Unholy Night by Seth Grahame-Smith
My rating: 2 of 5 stars
Got this one from a friend who loaned me a whole stack of books. I’ve been out of the reading rhythm for a while so I decided to start with this one since it seemed light-hearted and silly. It really wasn’t. It was kind of tedious, but I chalked that up to my being a rusty reader. Having just finished it though, I’m not so sure if it was me or just the novel.
Ostensibly a re-telling of the baby-Jesus story and His flight to Egypt. But what do you expect from a re-telling: is it an homage, a parody, straight-up plagiarism? None of these in Unholy Night, I’m afraid. Just a loose framework used to tell a hack-n-slash adventure story.
Which is fine, and don’t get me wrong—if there’s cyberpunk and steampunk, why not history-punk? I’m all for innovative genres. But everything Unholy Night got from this “history” was also the only thing it had going for it. And that included a lot of deus ex machina.
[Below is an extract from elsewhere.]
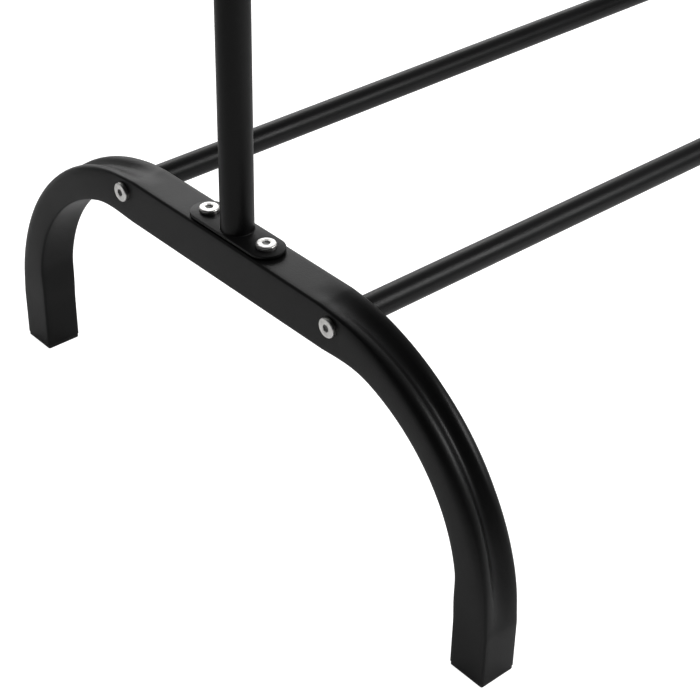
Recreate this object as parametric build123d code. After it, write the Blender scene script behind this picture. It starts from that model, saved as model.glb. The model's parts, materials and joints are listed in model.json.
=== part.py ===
from build123d import *

import math
import os

# Free-standing garment rail. Two arched feet made of bent square tube carry one
# round upright each. A hanging rail joins the uprights at the top, and two lower
# rails join the feet. Everything is bolted together and stands on four caps.
# Axes: X along the rails, Y across the feet, Z up from the floor.
# The origin is on the floor, in the middle. Millimetres.

# Overall size
frame_length = 1000.0           # between the centre planes of the two feet
hanging_height = 1500.0         # centre line of the hanging rail
foot_depth = 458.0              # over the two legs of a foot
foot_height = 185.0             # top face of the arch

# Foot: one square tube bent into an arch
tube_width = 26.0               # along X
tube_depth = 28.0               # along the radius of the bends
tube_wall = 1.2
tube_corner = 2.5
bend_radius = 122.5             # centre line of the tube

# Plastic caps in the open ends of the foot
cap_flange = 3.0
cap_inset = 0.4                 # the flange is a little smaller than the tube
cap_plug_length = 14.0
cap_plug_wall = 1.0

# Upright: two round tubes joined by a spigot inside both of them
post_diameter = 20.0
post_wall = 1.2
post_joint_level = 820.0
spigot_length = 80.0
spigot_wall = 1.0

# Base plate welded under the upright
plate_width = 23.0
plate_thickness = 2.0
weld_leg = 2.0

# Rails
lower_rail_diameter = 16.0
lower_rail_wall = 1.0
lower_rail_spacing = 193.0
lower_rail_level = 174.5
hanging_rail_diameter = 25.0
hanging_rail_wall = 1.2
hanging_rail_overhang = 50.0    # beyond the centre plane of each foot
saddle_floor = 4.0              # saddle under the lowest line of the hanging rail
saddle_plug_length = 24.0
rail_cap_flange = 3.0
rail_cap_plug_length = 12.0

# Furniture screws with a wide flat head and a hexagon socket
screw_diameter = 6.0
screw_hole = 6.4
head_diameter = 12.2
head_height = 2.6
head_chamfer = 0.5
socket_flats = 4.0
socket_depth = 1.8
plate_screw_spacing = 53.0
plate_screw_length = 14.0
rail_screw_length = 45.0
top_screw_length = 42.0

# Threaded plugs in the rails, and rivet nuts in the top wall of the foot
insert_length = 24.0
nut_flange_diameter = 10.0
nut_flange_height = 0.8
nut_body_diameter = 8.0
nut_length = 12.0

arch_level = foot_height - tube_depth / 2
spring_level = arch_level - bend_radius
half_run = foot_depth / 2 - tube_depth / 2 - bend_radius
leg_reach = half_run + bend_radius
plate_bottom = foot_height + nut_flange_height
post_bottom = plate_bottom + plate_thickness
post_top = hanging_height - hanging_rail_diameter / 2 - saddle_floor
post_inside = post_diameter - 2 * post_wall
half_lower_rail = (frame_length - tube_width) / 2
half_hanging_rail = frame_length / 2 + hanging_rail_overhang

left, right = -1, 1
front, rear = -1, 1
side_names = {left: "left", right: "right"}
end_names = {front: "front", rear: "rear"}
upwards = (Align.CENTER, Align.CENTER, Align.MIN)


def rod(diameter, length):
    """Round bar along +Z that stands on Z = 0."""
    return Cylinder(diameter / 2, length, align=upwards)


def tube(diameter, wall, length):
    """Round tube along +Z that stands on Z = 0."""
    return rod(diameter, length) - rod(diameter - 2 * wall, length)


def along_x(shape, start, direction):
    """Lay a shape built along +Z so that it runs from start along +X or -X."""
    return Pos(*start) * Rot(0, 90 * direction, 0) * shape


def screw(length):
    """Screw with its head's seat on Z = 0 and its shank along -Z."""
    shank = Pos(0, 0, -length) * rod(screw_diameter, length)
    head = rod(head_diameter, head_height)
    rim = head.edges().group_by(Axis.Z)[-1]
    head = chamfer(rim, head_chamfer)
    hexagon = RegularPolygon(socket_flats / 2, 6, major_radius=False)
    socket = Pos(0, 0, head_height - socket_depth) * extrude(hexagon, socket_depth)
    return shank + head - socket


def tube_section(inset):
    """Cross-section of the square tube, set in from its outside."""
    width = tube_width - 2 * inset
    depth = tube_depth - 2 * inset
    return RectangleRounded(width, depth, tube_corner - inset)


def arch_path():
    """Centre line of a foot tube from one open end to the other, in the YZ plane."""
    corner = bend_radius * math.sin(math.radians(45))
    front_end = (0, -leg_reach, cap_flange)
    front_spring = (0, -leg_reach, spring_level)
    front_middle = (0, -half_run - corner, spring_level + corner)
    front_top = (0, -half_run, arch_level)
    rear_top = (0, half_run, arch_level)
    rear_middle = (0, half_run + corner, spring_level + corner)
    rear_spring = (0, leg_reach, spring_level)
    rear_end = (0, leg_reach, cap_flange)
    edges = [
        Edge.make_line(front_end, front_spring),
        Edge.make_three_point_arc(front_spring, front_middle, front_top),
        Edge.make_line(front_top, rear_top),
        Edge.make_three_point_arc(rear_top, rear_middle, rear_spring),
        Edge.make_line(rear_spring, rear_end),
    ]
    return Wire(edges)


def foot_tube(side):
    """Bent square tube with holes for the rivet nuts and the rail screws."""
    start = Plane((0, -leg_reach, cap_flange))
    wall = tube_section(0) - tube_section(tube_wall)
    arch = sweep(start * wall, path=arch_path())
    for y in (-plate_screw_spacing / 2, plate_screw_spacing / 2):
        arch -= Pos(0, y, arch_level) * rod(nut_body_diameter, tube_depth)
    for y in (-lower_rail_spacing / 2, lower_rail_spacing / 2):
        drill = rod(screw_hole, 2 * tube_width)
        arch -= along_x(drill, (-tube_width, y, lower_rail_level), right)
    return Pos(side * frame_length / 2, 0, 0) * arch


def foot_cap(side, end):
    """Cap with a flange under the end of the tube and a hollow plug inside it."""
    flange = extrude(tube_section(cap_inset), cap_flange)
    plug = extrude(tube_section(tube_wall), cap_plug_length)
    hollow = extrude(tube_section(tube_wall + cap_plug_wall), cap_plug_length)
    cap = flange + Pos(0, 0, cap_flange) * (plug - hollow)
    return Pos(side * frame_length / 2, end * leg_reach, 0) * cap


def rivet_nut(side, end):
    """Rivet nut in the top wall of the foot, its flange under the base plate."""
    flange = rod(nut_flange_diameter, nut_flange_height)
    body_length = nut_length - nut_flange_height
    body = Pos(0, 0, -body_length) * rod(nut_body_diameter, body_length)
    thread = Pos(0, 0, -body_length) * rod(screw_diameter, nut_length)
    y = end * plate_screw_spacing / 2
    return Pos(side * frame_length / 2, y, foot_height) * (flange + body - thread)


def base_plate(side):
    """Plate with round ends under the upright, held by two screws."""
    outline = SlotOverall(plate_screw_spacing + plate_width, plate_width, rotation=90)
    for y in (-plate_screw_spacing / 2, plate_screw_spacing / 2):
        outline -= Pos(0, y) * Circle(screw_hole / 2)
    plate = extrude(outline, plate_thickness)
    return Pos(side * frame_length / 2, 0, plate_bottom) * plate


def post_weld(side):
    """Fillet weld around the foot of the upright."""
    radius = post_diameter / 2
    profile = Polyline((radius, 0, 0), (radius + weld_leg, 0, 0), (radius, 0, weld_leg), close=True)
    bead = revolve(make_face(profile.edges()), Axis.Z)
    return Pos(side * frame_length / 2, 0, post_bottom) * bead


def plate_screw(side, end):
    """Screw through the base plate into its rivet nut."""
    y = end * plate_screw_spacing / 2
    return Pos(side * frame_length / 2, y, post_bottom) * screw(plate_screw_length)


def rail_screw(side, end):
    """Screw through both walls of the foot into the plug of a lower rail."""
    seat = side * (frame_length + tube_width) / 2
    y = end * lower_rail_spacing / 2
    return along_x(screw(rail_screw_length), (seat, y, lower_rail_level), side)


def lower_rail(end):
    """Round rail between the inner side walls of the feet."""
    rail = tube(lower_rail_diameter, lower_rail_wall, 2 * half_lower_rail)
    y = end * lower_rail_spacing / 2
    return along_x(rail, (-half_lower_rail, y, lower_rail_level), right)


def rail_insert(side, end):
    """Threaded plug pressed into an end of a lower rail."""
    plug = tube(
        lower_rail_diameter - 2 * lower_rail_wall,
        (lower_rail_diameter - screw_diameter) / 2 - lower_rail_wall,
        insert_length,
    )
    y = end * lower_rail_spacing / 2
    return along_x(plug, (side * half_lower_rail, y, lower_rail_level), -side)


def lower_post(side):
    """Lower length of the upright, welded to the base plate."""
    post = tube(post_diameter, post_wall, post_joint_level - post_bottom)
    return Pos(side * frame_length / 2, 0, post_bottom) * post


def upper_post(side):
    """Upper length of the upright, slipped over the spigot."""
    post = tube(post_diameter, post_wall, post_top - post_joint_level)
    return Pos(side * frame_length / 2, 0, post_joint_level) * post


def post_spigot(side):
    """Short tube inside the two lengths of the upright."""
    spigot = tube(post_inside, spigot_wall, spigot_length)
    return Pos(side * frame_length / 2, 0, post_joint_level - spigot_length / 2) * spigot


def post_saddle(side):
    """Threaded plug in the top of the upright, hollowed to seat the hanging rail."""
    collar_height = saddle_floor + hanging_rail_diameter / 2
    collar = rod(post_diameter, collar_height)
    rail = rod(hanging_rail_diameter, 2 * hanging_rail_diameter)
    seat = along_x(rail, (-hanging_rail_diameter, 0, collar_height), right)
    plug = Pos(0, 0, -saddle_plug_length) * rod(post_inside, saddle_plug_length)
    thread = Pos(0, 0, -saddle_plug_length) * rod(screw_diameter, 2 * saddle_plug_length)
    saddle = collar - seat + plug - thread
    return Pos(side * frame_length / 2, 0, post_top) * saddle


def hanging_rail():
    """Round rail for the hangers, drilled for the two top screws."""
    bar = tube(hanging_rail_diameter, hanging_rail_wall, 2 * half_hanging_rail)
    rail = along_x(bar, (-half_hanging_rail, 0, hanging_height), right)
    for side in (left, right):
        drill = rod(screw_hole, 2 * hanging_rail_diameter)
        rail -= Pos(side * frame_length / 2, 0, hanging_height - hanging_rail_diameter) * drill
    return rail


def hanging_rail_screw(side):
    """Screw down through the hanging rail into the saddle."""
    seat = hanging_height + hanging_rail_diameter / 2
    return Pos(side * frame_length / 2, 0, seat) * screw(top_screw_length)


def hanging_rail_cap(side):
    """Cap that closes an end of the hanging rail."""
    inside = hanging_rail_diameter - 2 * hanging_rail_wall
    plug = Pos(0, 0, -rail_cap_plug_length) * rod(inside, rail_cap_plug_length)
    flange = rod(hanging_rail_diameter, rail_cap_flange)
    flange = chamfer(flange.edges().group_by(Axis.Z)[-1], head_chamfer)
    return along_x(plug + flange, (side * half_hanging_rail, 0, hanging_height), side)


def build():
    """Every piece of the garment rail, by name."""
    parts = {"hanging_rail": hanging_rail()}
    for end, end_name in end_names.items():
        parts[f"lower_rail_{end_name}"] = lower_rail(end)
    for side, side_name in side_names.items():
        parts[f"foot_tube_{side_name}"] = foot_tube(side)
        parts[f"base_plate_{side_name}"] = base_plate(side)
        parts[f"post_weld_{side_name}"] = post_weld(side)
        parts[f"lower_post_{side_name}"] = lower_post(side)
        parts[f"post_spigot_{side_name}"] = post_spigot(side)
        parts[f"upper_post_{side_name}"] = upper_post(side)
        parts[f"post_saddle_{side_name}"] = post_saddle(side)
        parts[f"hanging_rail_screw_{side_name}"] = hanging_rail_screw(side)
        parts[f"hanging_rail_cap_{side_name}"] = hanging_rail_cap(side)
        for end, end_name in end_names.items():
            place = f"{side_name}_{end_name}"
            parts[f"foot_cap_{place}"] = foot_cap(side, end)
            parts[f"rivet_nut_{place}"] = rivet_nut(side, end)
            parts[f"plate_screw_{place}"] = plate_screw(side, end)
            parts[f"rail_screw_{place}"] = rail_screw(side, end)
            parts[f"rail_insert_{place}"] = rail_insert(side, end)
    return parts


os.makedirs("parts", exist_ok=True)
for name, shape in build().items():
    export_step(shape, f"parts/{name}.step")
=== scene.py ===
import json
import math

import bmesh
import bpy
from mathutils import Matrix, Vector, noise

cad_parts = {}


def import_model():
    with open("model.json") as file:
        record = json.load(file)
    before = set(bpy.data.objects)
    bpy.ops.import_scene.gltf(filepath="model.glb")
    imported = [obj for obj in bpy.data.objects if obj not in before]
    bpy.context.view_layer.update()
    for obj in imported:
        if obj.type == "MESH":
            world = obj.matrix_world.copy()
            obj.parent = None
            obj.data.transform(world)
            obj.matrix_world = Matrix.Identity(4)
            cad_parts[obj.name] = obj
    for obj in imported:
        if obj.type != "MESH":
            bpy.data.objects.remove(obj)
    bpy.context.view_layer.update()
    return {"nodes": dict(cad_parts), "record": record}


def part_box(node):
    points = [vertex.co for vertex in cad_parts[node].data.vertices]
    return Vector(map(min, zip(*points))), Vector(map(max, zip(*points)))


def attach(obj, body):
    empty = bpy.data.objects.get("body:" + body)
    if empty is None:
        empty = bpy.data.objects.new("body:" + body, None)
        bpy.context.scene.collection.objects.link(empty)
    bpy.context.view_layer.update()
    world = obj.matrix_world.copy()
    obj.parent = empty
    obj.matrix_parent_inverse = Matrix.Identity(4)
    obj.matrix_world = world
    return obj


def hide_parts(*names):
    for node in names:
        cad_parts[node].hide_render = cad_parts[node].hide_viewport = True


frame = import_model()

# Lengths are in metres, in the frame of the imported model: X along the rails,
# Y across the feet, Z up from the floor.
MM = 0.001
BODY = "root"
SIDES = {"left": -1, "right": 1}
ENDS = {"front": -1, "rear": 1}

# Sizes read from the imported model
foot_low, foot_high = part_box("foot_tube_right")
cap_low, cap_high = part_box("foot_cap_right_rear")
screw_low, screw_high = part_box("rail_screw_right_rear")
FOOT_X = (foot_low.x + foot_high.x) / 2
TUBE_WIDTH = foot_high.x - foot_low.x
FOOT_TOP = foot_high.z
HALF_DEPTH = foot_high.y
CAP_TOP = foot_low.z
CAP_WIDTH = cap_high.x - cap_low.x
CAP_DEPTH = cap_high.y - cap_low.y
CAP_INSET = (TUBE_WIDTH - CAP_WIDTH) / 2
TUBE_DEPTH = CAP_DEPTH + 2 * CAP_INSET
RAIL_SCREW_Y = (screw_low.y + screw_high.y) / 2
RAIL_SCREW_Z = (screw_low.z + screw_high.z) / 2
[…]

I mean, a lot. A story about one of the three wise-man using his sword and hatred to protect the Messiah as they try to escape Herod- and whenever it looks like they’re trapped, voila, a miracle happens. Please. I feel as if a great opportunity for parody was utterly missed here. I get it—this is The Living God wrapped in his arms, so “deus ex machina” is almost obligatory. Maybe that’s why it felt flat.
Too many conveniences, too many coincidences, too much horror with too little consequence. I guess the best thing I can say about Unholy Night is that, like the Bible itself, it ended up just being a bunch of words, words words.